Having recorded nine songs with Chad Mason at Sinewave Studios on a farm in Saskatchewan in December, Tarnished Gold is, in many ways, typical prairies fare.
“We had vehicle troubles on the way out there and back and ended up on the side of the highway in -40 weather,” recalls April Nechvatel. “I had never been so cold in my life.”
Talking about the recent sessions, she says, “Our album is titled after my only song on this album, [which] is called Tarnished Gold. It’s a sequel to the Gold Rush song I wrote on our previous album. The last gold rush song was mostly about colonization and this one is about a sex worker in the gold rush.”
Even so, despite the excitement of gearing up for the launch of the new album at Amigos on June 6, The Seahags have been unusually quiet this past year, having last played locally in December. The hiatus was especially noticeable given that several members have formed new groups. But The Seahags are a band that wears their antics on their collective sleeves, unabashedly so.
Last summer the group toured throughout western Canada, which saw the group going as far as Tofino before turning their suburban truck back towards the prairies. Despite playing several rousing shows, including a gig in the town of Armstrong, BC, for Canada Day, the majority of the band suffered from a 24 hour stomach flu, which had been nicknamed the ‘Hag plague.

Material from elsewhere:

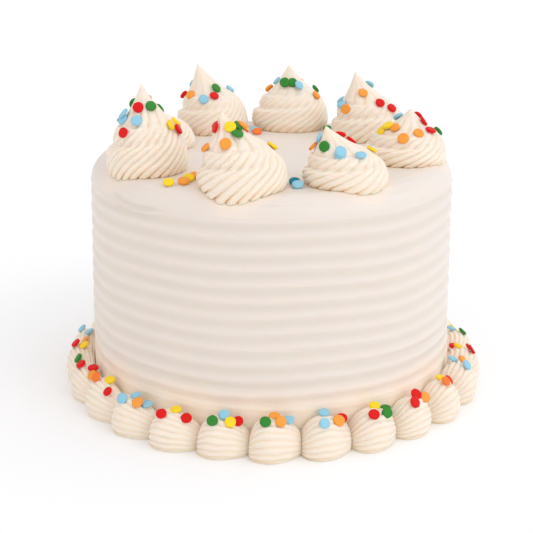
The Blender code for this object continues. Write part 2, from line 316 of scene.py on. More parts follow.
# The icing's shine, the strength of its fine relief, and how far red, green and blue light go into it.
ICING_ROUGHNESS = 0.34
ICING_ROUGHNESS_SPREAD = 0.14
ICING_BUMP = 0.6
ICING_GLOSS = 0.35
ICING_DEPTH = 1.3 * MM
ICING_DEPTH_SHARE = 0.6
ICING_DEPTH_COLOURS = (1.0, 0.62, 0.38)

# The sprinkles' finish.
DUST_COLOUR = (1.0, 0.97, 0.92, 1.0)
DUST_SHARE = 0.01
DUST_SCALE = 900.0
SUGAR_SCALE = 2600.0
SUGAR_BUMP = 0.35
SUGAR_HEIGHT = 0.06 * MM
SUGAR_ROUGHNESS = 0.42
SUGAR_GLOSS = 0.14

# The light: where the key comes from, its colour, and the tones of the far side and the key's side.
KEY_BEARING = math.radians(52.0)
KEY_RISE = math.radians(40.0)
KEY_COLOUR = (0.97, 1.0, 1.06)
FAR_TINT = (1.0, 0.93, 0.90, 1.0)
NEAR_TINT = (1.0, 1.03, 1.065, 1.0)

# The floor, and the camera: it looks down by its tilt in degrees, and its lens and sensor are in
# millimetres.
FLOOR_REACH = 30.0
FLOOR_ROUGHNESS = 0.9
CAMERA_PLACE = (-0.0020, -0.4989, 0.2150)
CAMERA_TILT = 18.36
CAMERA_LENS = 79.8
CAMERA_SENSOR = 36.0


class CakeSizes(bpy.types.PropertyGroup):
    """Sizes of the fine relief and of the sprinkles."""

    comb_depth: FloatProperty(
        name="Comb depth", description="From crest to groove on the side",
        default=0.6 * MM, unit="LENGTH", precision=5,
    )
    rosette_ridge: FloatProperty(
        name="Rosette ridge", description="From ridge to valley on a rosette",
        default=1.25 * MM, unit="LENGTH", precision=5,
    )
    shell_ridge: FloatProperty(
        name="Shell ridge", description="From ridge to valley on a shell",
        default=0.92 * MM, unit="LENGTH", precision=5,
    )
    sprinkle_radius: FloatProperty(
        name="Sprinkle radius", description="Half the width of a sprinkle",
        default=2.3 * MM, unit="LENGTH", precision=5,
    )
    sprinkle_thickness: FloatProperty(
        name="Sprinkle thickness", description="How thick a sprinkle is",
        default=1.3 * MM, unit="LENGTH", precision=5,
    )
    side_steps: IntProperty(
        name="Steps round", description="Faces round the cake's side", default=360, min=24,
    )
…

“I had to shit and vomit on the side of the highway and Riki almost fainted in the Railway Club in Vancouver during our set,” recalls Nechvatel. “Brenda puked lots and had a good attitude about it.”

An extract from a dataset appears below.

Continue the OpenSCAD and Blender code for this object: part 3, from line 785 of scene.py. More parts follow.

The band first formed in the winter of 2010. The original line-up featured Nechvatel, Riki Yandt, Kayla Humenny and Alison Sackville. Drummer Brenda Jackson joined shortly after and Alison left the band and was replaced by Joanna Graves.
“We didn’t know what we were doing, we just knew we wanted to play music and be in a band,” says Nechvatel. “Our first two shows were at All Citizens [located in Bruno, SK]. One was for Julie Doiron day in which we did a few JD covers. I remember doing ‘Oh Clementine’ from the Daniel, Fred, and Julie album. The other show was opening for an Edmonton band. Our third show, however, was at a nursing home. And a guy in the front row soiled himself. It happens, but it was pretty hard for us to keep our composure.”
Eventually, violinist Lauren Tastad joined the band. “I was reluctant at first,” says Nechvatel. “Our mini-van only had room for five, but she’s a wild child so she fit right in and we upgraded to a suburban.”
As their reputation grew – being an old-timey, all-girl country party rock band will do that to you – The Seahags began accumulating a bizarre mix of gigs under their collective belts, including shows in small towns across the prairies, a showcase in front of a bakery, political rallies and a cakewalk. The group also started picking up some wedding gigs, which meant learning hitching staples like “Fishing in the Dark” and “Love Is A Rose”.
Also, more wild shows in barns.
But despite the return, it also may be the last time the members of The Seahags share a stage together. Two days after wrapping up the recording for Tarnished Gold, lead singer Riki Yandt moved to Toronto. Nechvatel says that while it will be some time before Saskatoon gets another glimpse of the Hags, there are plans to reunite in the distant future.
“We have this dream to get back together in like 30 years and re-record our Gospel record. I have a bunch of footage I shot and plan on keeping so I could make a documentary about it. We might play more, we might not. Our future is really unknown.”
But while bands, especially hard-traveled ones, are transient by nature, some things actually do last forever, etched in stone and skin alike.
“We all got matching tattoos when we were in Toronto,” says Nechvatel. “I thought it was a stupid idea and wasn’t going to do it, but then Kayla said to me ‘imagine being a 75-year-old woman and having that tattoo and explaining to your grandkids that you were in an all-girl country, grunge band when you were young.’
“I got the tattoo, but I doubt I’ll be having kids.”